Re: Parsing xml:lang attribute
by bart (Canon) on Jul 25, 2010 at 23:00 UTC
    So far, I haven't been able to extract the xml:lang attribute using XML::Parser. It seems to ignore attributes with the xml: prefix.
    My experience doesn't match yours.

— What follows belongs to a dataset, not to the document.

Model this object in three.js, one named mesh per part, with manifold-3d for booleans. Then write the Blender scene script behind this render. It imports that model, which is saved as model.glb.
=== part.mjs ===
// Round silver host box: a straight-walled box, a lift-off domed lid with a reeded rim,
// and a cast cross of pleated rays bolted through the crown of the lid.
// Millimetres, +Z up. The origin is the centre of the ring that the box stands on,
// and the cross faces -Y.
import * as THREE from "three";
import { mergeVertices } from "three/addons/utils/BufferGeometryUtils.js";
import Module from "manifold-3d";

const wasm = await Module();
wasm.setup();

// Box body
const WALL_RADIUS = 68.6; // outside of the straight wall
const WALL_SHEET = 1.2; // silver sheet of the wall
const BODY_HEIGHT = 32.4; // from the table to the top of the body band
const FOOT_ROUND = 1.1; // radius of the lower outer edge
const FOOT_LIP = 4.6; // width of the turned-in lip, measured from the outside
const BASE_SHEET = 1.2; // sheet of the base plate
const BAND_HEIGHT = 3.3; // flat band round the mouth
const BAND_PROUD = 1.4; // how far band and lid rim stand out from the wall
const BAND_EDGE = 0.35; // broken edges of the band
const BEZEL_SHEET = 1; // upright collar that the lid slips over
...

I can clearly see the attribute 'xml:lang' in the list of attributes.
    use XML::Parser; use Data::Dumper; my $parser = XML::Parser->new(Handlers => { Start => sub { print Dumper [ @_[1 .. $#_] ] } } ); $parser->parse(\*DATA); __DATA__ <FILE> <FOO xml:lang="en"> <BAR/> </FOO> <FOO xml:lang="ru"> <BAR/> </FOO> </FILE>
    Result:
    $VAR1 = [ 'FILE' ]; $VAR1 = [ 'FOO', 'xml:lang', 'en' ]; $VAR1 = [ 'BAR' ]; $VAR1 = [ 'FOO', 'xml:lang', 'ru' ]; $VAR1 = [ 'BAR' ];
    Anyway: you might be interested in using a parser that can handle XPath, as it might make filtering out just the contents you want, just a little bit easier.

    Although personally, I think XML::Parser is fine... :)

Re: Parsing xml:lang attribute
by happy.barney (Friar) on Jul 26, 2010 at 07:16 UTC
    try to use XSLT;
    use strict; use warnings; use XML::LibXSLT; use XML::LibXML; my $LANG = 'en'; my $xslt = XML::LibXSLT->new(); my $source = XML::LibXML->load_xml (location => shift); my $style_doc = XML::LibXML->load_xml (string => do { local $/; <DATA> +}); my $stylesheet = $xslt->parse_stylesheet ($style_doc); my $results = $stylesheet->transform ($source, lang => "'$LANG'"); print $stylesheet->output_as_bytes ($results); $LANG = 'ru'; my $results = $stylesheet->transform ($source, lang => "'$LANG'"); print $stylesheet->output_as_bytes ($results); __DATA__ <?xml version="1.0" encoding="utf-8"?> <xsl:stylesheet xmlns:xsl="http://www.w3.org/1999/XSL/Transform" version="1.0"> <xsl:output method="xml"/> <xsl:param name="lang"/> <xsl:template match="@* | node()"> <xsl:copy> <xsl:apply-templates select="@* | node()[not(@xml:lang)] | node( +)[@xml:lang = $lang]"> </xsl:apply-templates> </xsl:copy> </xsl:template> </xsl:stylesheet>
Re: Parsing xml:lang attribute
by intel (Beadle) on Jul 25, 2010 at 22:56 UTC
    Well, I'm sure there's an elegant way to do it with the Module, which you should look into and definitely use, but if you just want to get the language value in a $lang variable, there's a lot of ways to do that:
    open R, "file" or die "could not open file\n"; while (<R>) { my @lines = split (/\n/); foreach my $line (@lines){ next if $line !~ /xml:lang/xg; my ($junk, $lang) = split /=/, $line; $lang =~ s/^"(.*)">$/$1/; print "$lang \n"; } }
    It's not the best way to solve the problem, and it's definitely not the shortest way to write it, but it works and makes sense (to me anyway)